Die Logik ist einfach – und sie ähnelt vielen anderen Geschichten dieser Tage: Die schiere Masse der Marktteilnehmer in China bringt gewaltige Marktbewegungen, wenn dort etwas in Mode kommt. Seit vergangenem Jahr hat sich der Wert von Bitcoin gegenüber dem Dollar rund verfünffacht. Ursache war vor allem das Interesse aus China.

Bitcoin ist eine virtuelle, dezentral eingerichtete Währung. Sie entzieht sich der Kontrolle durch Regierungen und Notenbanken. Deshalb ist es erstaunlich, dass der chinesische Staatssender CCTV eine Reihe von positiven Berichten über die Währung gebracht hat. Einige US-Medien schlussfolgern daraus gleich, dass Bitcoin jetzt den Segen der Führung der Kommunistischen Partei hat. In Wirklichkeit bedeutet das nur, dass Bitcoin das Interesse der Journalisten bei CCTV geweckt hat – das Politbüro kümmert sich nicht um jedes einzelne Thema.
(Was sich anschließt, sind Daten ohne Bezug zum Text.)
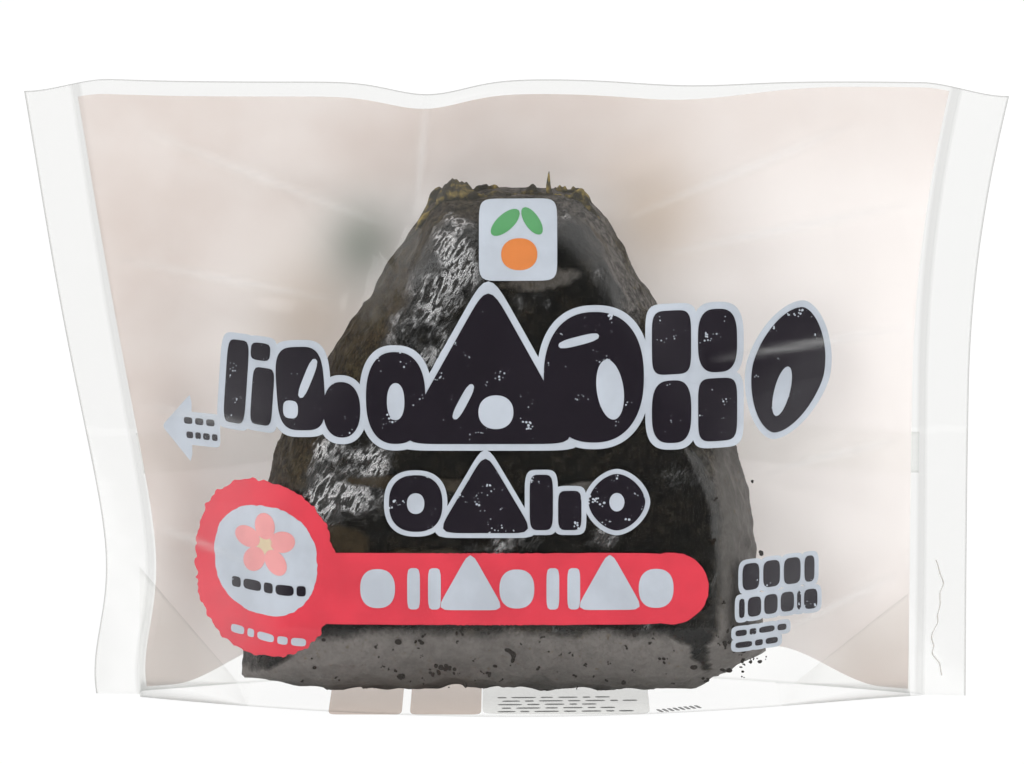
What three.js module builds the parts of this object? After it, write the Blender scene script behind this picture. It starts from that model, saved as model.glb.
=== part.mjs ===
// A large nori-wrapped rice ball sealed in a clear film pack that stands on its gusset base.
// Millimetres, +Z up, +X to the right of the printed front, which faces -Y.
// The origin is on the surface that the pack stands on, below the middle of its bounding box.
//
// The pack is one piece of film: a tube folded over at the top, overlapped in a flat seam across
// the back, tucked in as a gusset underneath and pressed flat into a clear seal at each end.
// Its shape is one depth function. The film lies on the flat face of the rice ball and runs
// from the edge of that face, like a tent, to the end seals and to the fold along the top.

import * as THREE from "three";

// Driving dimensions
const packHalfWidth = 85.3; // at the top, where the pack is widest
const packHeight = 109;
const filmHalf = 0.35; // half the thickness of the pressed seals and of the folded top edge
const sealShare = 0.052; // of the width, taken by each end seal
const crimpHalf = 0.12; // how far the pressed ridges of a seal stand out

const ballHalfDepth = 19.9; // of the film over the rice ball, where the ball is thickest
const ballBellyHeight = 16; // where that is
const ballTopHalfDepth = 15.2; // of the film at the height of the ball's top
const ballHeight = 91;
const faceInset = 6.5; // from the ball's outline to the edge of its flat face
const ballMiddle = -2; // x of the middle of the ball's base
const tentPower = 1.45; // how fast the film falls off beside the ball: 1 is a straight tent

const baseHalfDepth = 17; // of the pack's base, at the middle
const baseHalfLength = 74; // the arc of the base would end here
const tuckHeight = 16; // over this height the film widens from the base to the belly

const gussetHeight = 23; // of the tuck at the end seals
const gussetStart = 47; // distance from the middle where the tuck begins
const gussetWall = 0.55; // film and solid left on each side of the tuck

const seamLow = 39.5; // the flat seam across the back
const seamHigh = 47;
const seamRelief = 0.5;

const bodyColumns = 54;
const sealColumns = 4;
const bodyRows = 34;

// The rice ball's outline seen from the front: a big triangle with cut lower corners.
// Each side is the angle of its outward normal above the +X axis, in degrees, and its
// distance from the middle of the ball's base.
const ballSides = [
  { angle: 6.7, distance: 48.2 }, // lower right
  { angle: 30.5, distance: 59.5 }, // upper right
  { angle: 90, distance: ballHeight }, // top
  { angle: 147, distance: 59.6 }, // upper left
  { angle: 172.3, distance: 47.3 }, // lower left
];

// Creases that run out from the ball, as ends in x and z, height of the fold and its half width.
const frontCreases = [
  { from: [17, 85], to: [60, 102], height: 1.3, width: 4.5 },
  { from: [22, 79], to: [70, 88], height: -1.0, width: 4 },
  { from: [33, 62], to: [69, 66], height: 0.9, width: 5 },
  { from: [43, 42], to: [68, 46], height: -0.8, width: 4 },
  { from: [46, 14], to: [68, 22], height: 0.9, width: 4 },
  { from: [-17, 86], to: [-15, 108], height: -1.2, width: 4 },
  { from: [-20, 84], to: [-66, 101], height: 1.0, width: 5 },
  { from: [-29, 72], to: [-70, 78], height: -0.9, width: 4.5 },
  { from: [-42, 50], to: [-66, 52], height: 0.8, width: 4 },
  { from: [-46, 26], to: [-63, 30], height: -0.8, width: 3.5 },
];
const backCreases = [
  { from: [14, 88], to: [48, 104], height: -1.1, width: 4.5 },
  { from: [26, 72], to: [68, 80], height: 1.0, width: 5 },
  { from: [42, 36], to: [68, 34], height: 0.9, width: 4.5 },
  { from: [45, 12], to: [68, 12], height: -0.8, width: 4 },
  { from: [-4, 90], to: [-8, 107], height: 1.0, width: 5 },
  { from: [-18, 86], to: [-60, 103], height: -1.1, width: 5 },
  { from: [-34, 64], to: [-69, 66], height: 1.0, width: 4.5 },
  { from: [-47, 20], to: [-64, 24], height: 0.8, width: 4 },
];

const clamp = THREE.MathUtils.clamp;
const smooth = THREE.MathUtils.smoothstep;
const hill = (distance, width) => Math.exp(-((distance / width) ** 2));

// The outer edge of the left end seal. It leans out towards the top and flares at the foot.
function leftEdge(z) {
  const lean = 0.1676 * (packHeight - z);
  const flare = 6.9 * hill(z, 17);
  return -(packHalfWidth - lean + flare);
}

// The outer edge of the right end seal. It is upright, and leans out in its top half.
function rightEdge(z) {
  const bend = 55; // height where it starts to lean
  const reach = 5.7;
  const rise = (packHeight - bend) ** 2;
  return packHalfWidth - reach + (reach * Math.max(0, z - bend) ** 2) / rise;
}

// The folded top edge: two shallow dips, and a drop at both seals.
function topEdge(x) {
  const dips = 2.4 * hill(x + 15, 9) + 1.0 * hill(x - 30, 14);
  return packHeight - dips - 2.4 * smooth(Math.abs(x), 70, packHalfWidth);
}

// How far out a point lies in a shape given by its sides, as a share of the way to the
// outline: 1 on the outline. A power mean rounds the corners between the sides.
function gauge(ratios, power) {
  const sum = ratios.reduce((total, r) => total + Math.max(0, r) ** power, 0);
  return sum ** (1 / power);
}

function faceGauge(x, z) {
  const roundness = 20;
  const ratios = ballSides.map(({ angle, distance }) => {
    const a = THREE.MathUtils.degToRad(angle);
    return ((x - ballMiddle) * Math.cos(a) + z * Math.sin(a)) / (distance - faceInset);
  });
  return gauge(ratios, roundness);
}

function sealGauge(x, z) {
  const roundness = 10;
  const left = leftEdge(z);
  const width = rightEdge(z) - left;
  const sealLeft = left + sealShare * width;
  const sealRight = left + (1 - sealShare) * width;
  const right = (x - ballMiddle) / (sealRight - ballMiddle);
  return gauge([right, (x - ballMiddle) / (sealLeft - ballMiddle), z / topEdge(x)], roundness);
}

// 0 at the edge of the ball's face, 1 at the seals and the top fold, below 0 on the face.
function wayOut(x, z) {
  const face = Math.max(faceGauge(x, z), 1e-6);
  const seal = sealGauge(x, z);
  return (seal * (face - 1)) / Math.max(face - seal, 1e-6);
}

// A fall from 1 to 0 along the way out, rounded where the film bends off the face and flatter
// towards the seals, so that the ball's form stands out of the pack.
function tent(way) {
  const bend = 0.08;
  const ramp = (t) => (t + Math.hypot(t, bend)) / 2;
  return Math.max(0, 1 - ramp(way) / ramp(1)) ** tentPower;
}

// The film over the ball's face: it leans back above the belly, and falls off to both sides.
function faceDepth(x, z) {
  const lean = Math.max(0, z - ballBellyHeight) / (ballHeight - ballBellyHeight);
  const sideFall = 1.2 * ((x - ballMiddle) / 45) ** 2;
  return ballHalfDepth - (ballHalfDepth - ballTopHalfDepth) * lean ** 1.15 - sideFall;
}

// The plan of the base: a long arc from seal to seal.
function baseDepth(x) {
  return baseHalfDepth * Math.max(0, 1 - (x / baseHalfLength) ** 2) ** 1.25;
}

function crease({ from, to, height, width }, x, z) {
  const along = new THREE.Vector2(to[0] - from[0], to[1] - from[1]);
  const point = new THREE.Vector2(x - from[0], z - from[1]);
  const share = clamp(point.dot(along) / along.lengthSq(), 0, 1);
  const off = point.addScaledVector(along, -share).length();
  return height * hill(off, width * (0.5 + share)) * Math.sin(Math.PI * share) ** 0.5;
}

// How far the limp film stands out of its upright middle plane: the top fold wanders to and
// fro, and both end seals bow.
function sway(x, z) {
  const top = 2.0 * Math.sin(x / 17 + 0.8) * (z / packHeight) ** 3;
  const left = 3.2 * smooth(-x, 56, packHalfWidth) * Math.sin(z / 15 + 0.3);
  const right = 2.8 * smooth(x, 60, packHalfWidth) * Math.sin(z / 24 - 0.4);
  return top + left + right;
}

// Half the pack's thickness at a point of the front or the back.
function panelDepth(x, z, creases) {
  const way = wayOut(x, z);
  const open = clamp(way, 0, 1);
  const puff = 0.5 * Math.sin(Math.PI * open);
  const folds = creases.reduce((sum, c) => sum + crease(c, x, z), 0);
  const body = faceDepth(x, z) * tent(way) + puff + folds * Math.sin(Math.PI * open) ** 0.5;
  const tuck = clamp(1 - z / tuckHeight, 0, 1) ** 1.4;
  return Math.max(filmHalf, body + (baseDepth(x) - body) * tuck);
}

// Height of the gusset's ridge over the base, which climbs from the ball to each end seal.
function gussetRidge(x, u) {
  const sealX = u < 0.5 ? -66 : 75;
  const share = (Math.abs(x) - gussetStart) / (Math.abs(sealX) - gussetStart);
  return gussetHeight * clamp(share, 0, 1);
}

// The seam across the back stands out from seal to seal.
function seamAt(z) {
  const edge = 0.3;
  return seamRelief * smooth(z, seamLow - edge, seamLow) * (1 - smooth(z, seamHigh, seamHigh + edge));
}

// Shares of the width and of the height where the film's grid has its lines.
function columnShares() {
  const shares = [];
  for (let i = 0; i < sealColumns; i += 1) shares.push((sealShare * i) / sealColumns);
  for (let i = 0; i <= bodyColumns; i += 1) {
    shares.push(sealShare + ((1 - 2 * sealShare) * i) / bodyColumns);
  }
  for (let i = 1; i <= sealColumns; i += 1) shares.push(1 - sealShare + (sealShare * i) / sealColumns);
  return shares;
}

function rowShares() {
  const seamEdges = [seamLow - 0.3, seamLow, seamHigh, seamHigh + 0.3].map((z) => z / packHeight);
  const clear = 0.4 / bodyRows; // a plain row this near to a seam edge is left out
  const rows = [];
  for (let j = 0; j <= bodyRows; j += 1) rows.push((j / bodyRows) ** 1.1);
  const kept = rows.filter((v) => seamEdges.every((edge) => Math.abs(edge - v) > clear));
  return [...kept, ...seamEdges].sort((a, b) => a - b);
}

// One ring of the tube: up the front, down the back and home across the base.
function ringPoints(u, column, rows) {
  const inSeal = u < sealShare - 1e-9 || u > 1 - sealShare + 1e-9;
  const ridge = inSeal && column % 2 === 1 ? crimpHalf : 0;
  const place = (v) => {
    const z = v * packHeight;
    const x = leftEdge(z) + u * (rightEdge(z) - leftEdge(z));
    return [x, v * topEdge(x)];
  };
  const depthAt = (x, z, creases) => (inSeal ? filmHalf + ridge : panelDepth(x, z, creases));
  const front = rows.map((v) => {
    const [x, z] = place(v);
    return new THREE.Vector3(x, sway(x, z) - depthAt(x, z, frontCreases), z);
  });
  const back = rows.map((v) => {
    const [x, z] = place(v);
    return new THREE.Vector3(x, sway(x, z) + depthAt(x, z, backCreases) + seamAt(z), z);
  });
  const [footX] = place(0);
  const reach = depthAt(footX, 0, []);
  const inner = Math.max(reach - gussetWall, reach * 0.4);
  const peak = inSeal || reach < 2 * gussetWall ? 0 : gussetRidge(footX, u);
  const base = [1, 0.5, 0, -0.5, -1].map((share) => {
    return new THREE.Vector3(footX, sway(footX, 0) + share * inner, peak * (1 - Math.abs(share)));
  });
  return [...front, ...back.reverse(), ...base];
}

// The closed skin: quads between neighbouring rings, and a strip across each end.
function packGeometry() {
  const rows = rowShares();
  const rings = columnShares().map((u, column) => ringPoints(u, column, rows));
  const count = rings[0].length;
  const positions = rings.flat().flatMap((p) => [p.x, p.y, p.z]);
  const faces = [];
  const quad = (a, b, c, d) => faces.push(a, b, c, a, c, d);
  for (let i = 0; i + 1 < rings.length; i += 1) {
    for (let j = 0; j < count; j += 1) {
      const k = (j + 1) % count;
      quad(i * count + j, (i + 1) * count + j, (i + 1) * count + k, i * count + k);
    }
  }
  endCap(faces, 0, rows.length, count, false);
  endCap(faces, (rings.length - 1) * count, rows.length, count, true);
  const geometry = new THREE.BufferGeometry();
  geometry.setAttribute("position", new THREE.Float32BufferAttribute(positions, 3));
  geometry.setIndex(faces);
  geometry.computeVertexNormals();
  return geometry;
}

// Closes an end of the tube: front row to back row, then the points of the base.
function endCap(faces, first, rows, count, turned) {
  const triangle = (a, b, c) => faces.push(first + a, first + (turned ? c : b), first + (turned ? b : c));
  const backRow = (j) => 2 * rows - 1 - j;
  for (let j = 0; j + 1 < rows; j += 1) {
    triangle(j, j + 1, backRow(j + 1));
    triangle(j, backRow(j + 1), backRow(j));
  }
  for (let j = 2 * rows - 1; j + 1 < count; j += 1) triangle(0, j, j + 1);
}

function makePack() {
  const film = new THREE.MeshStandardMaterial({ color: 0xe2dad6, roughness: 0.18, metalness: 0 });
  const mesh = new THREE.Mesh(packGeometry(), film);
  mesh.name = "sealed_pack";
  return mesh;
}

const group = new THREE.Group();
group.add(makePack());

export default group;
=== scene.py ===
"""Looks of a clear film pack that holds a large nori-wrapped rice ball.

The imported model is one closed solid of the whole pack. This script replaces it with a thin
clear film, the prints inside that film and the rice ball, and stands the pack on a pale floor
in soft studio light. Shapes are worked out in millimetres and go into the meshes in metres.
"""

import logging
import math
from dataclasses import dataclass
from enum import Enum

import bpy
import numpy as np
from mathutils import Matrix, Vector


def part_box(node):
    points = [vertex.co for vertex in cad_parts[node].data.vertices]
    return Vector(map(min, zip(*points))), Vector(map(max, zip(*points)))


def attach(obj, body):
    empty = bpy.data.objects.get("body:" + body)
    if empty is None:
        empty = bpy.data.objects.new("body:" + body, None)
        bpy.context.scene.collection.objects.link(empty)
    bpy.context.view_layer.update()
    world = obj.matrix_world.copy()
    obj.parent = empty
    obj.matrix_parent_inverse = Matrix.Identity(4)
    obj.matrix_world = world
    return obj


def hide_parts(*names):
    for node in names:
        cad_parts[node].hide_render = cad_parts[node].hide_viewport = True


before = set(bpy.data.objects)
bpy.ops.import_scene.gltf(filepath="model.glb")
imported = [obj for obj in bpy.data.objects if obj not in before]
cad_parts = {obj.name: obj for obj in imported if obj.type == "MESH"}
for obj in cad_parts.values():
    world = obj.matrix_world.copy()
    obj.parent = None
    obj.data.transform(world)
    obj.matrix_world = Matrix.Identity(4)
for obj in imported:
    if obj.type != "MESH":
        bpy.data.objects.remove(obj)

LOG = logging.getLogger("rice_ball_pack")
PACK_NODE = "sealed_pack"
BODY = "root"
MM = 0.001
Array = np.ndarray
Colour = tuple[float, float, float]
Material = bpy.types.Material
Piece = bpy.types.Object
Socket = bpy.types.NodeSocket
Tree = bpy.types.ShaderNodeTree


class Slot(Enum):
    """Material slots of the record, passed along with the pieces but read by no code."""

    FILM = "clear_film"
    BACK_PRINT = "back_print"
    NORI = "nori"
    NORI_EDGE = "nori_edge"
    INK_PALE = "ink_pale"
    INK_DARK = "ink_dark"
    INK_RED = "ink_red"
    INK_ACCENT = "ink_accent"


class Side(Enum):
    """The two panels of the pack. The value is the sign of Y that a panel faces."""

    FRONT = -1
    BACK = 1


def smooth(value: Array, low: float, high: float) -> Array:
    """Return a smooth step: 0 below low, 1 above high and 3t^2 - 2t^3 between.

    Args:
        value: Numbers to map.
        low: Value where the step starts.
        high: Value where the step ends.

    Returns:
        The step at each value.
    """
    t = np.clip((value - low) / (high - low), 0.0, 1.0)
    return t * t * (3.0 - 2.0 * t)


def hill(distance: Array, width: float) -> Array:
    """Return the bell exp(-(distance / width)^2)."""
    return np.exp(-((distance / width) ** 2))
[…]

Die chinesische Führung ist durchaus misstrauisch gegenüber Konkurrenz zum Renminbi, der offiziellen Währung des Landes. Selbst der ist nicht frei am Markt handelbar – warum sollten die KP dann die Anarcho-Währung unterstützen, die zudem im Ruf steht, den Handel mit Drogen und anderen illegalen Waren zu vereinfachen? 

Die chinesische Regierung hat bereits einmal eine digitale Währung plattgemacht. Der einheimische Internetkonzern Tencent hatte die Geldeinheit „Q-Coin“ herausgebracht. Sie dienten der Bezahlung innerhalb seiner verschiedenen Webdienste. Sobald sich herumgesprochen hatte, dass der Wert eines Q-Coin stabiler ist als der Wert eines Renminbi, stiegen zahlreiche Chinesen als Investoren ein. Irgendwann fiel der Regierung auf, dass mehr als zehn Prozent des umlaufenden Gelds in Q-Coins angelegt waren. Die Regierung hat die Benutzung von Q-Coins daraufhin einschränken lassen. Anders gesagt: China  hat den ganzen Hype mit digitalen Währungen bereits hinter sich.

Oder vor sich, denn Bitcoin ist tatsächlich gerade das ganz große Ding in Fernost. Die Chinesen suchen immer nach schlauen Möglichkeiten, ihr Geld anzulegen – möglichst schlauer als der Nachbar und alle anderen. Derzeit scheint Bitcoin hier die Anlageklasse der Wahl zu sein. Und wenn in China so ein Trend ins Rutschen gerät, dann ist er kaum aufzuhalten. Das hat schon zu mehreren Blasen am Aktienmarkt in Shanghai geführt, einer Blase um den Preis von muffig schmeckendem Tee oder Salz.

Damit ist zu erwarten, dass Chinas leicht zu begeisternde Privatanleger den Kurs von Bitcoin weiter hochtreiben, wenn immer mehr von ihnen von den Kursgewinnen hören und aufspringen. Ein weiterer Vorteil: Sie können damit die Devisenbeschränkungen des Landes umgehen, denn die Währung wird direkt ohne Mittelsmänner und Kontrollen zwischen den Marktteilnehmern übertragen. Aus all diesen Gründen wird die Führung dann jedoch doch irgendwann eingreifen – wenn sie nach der Aufregung um ihr Drittes Plenum wieder Zeit hat, sich mit so mondänen Dingen wie Internetgeld zu beschäftigen.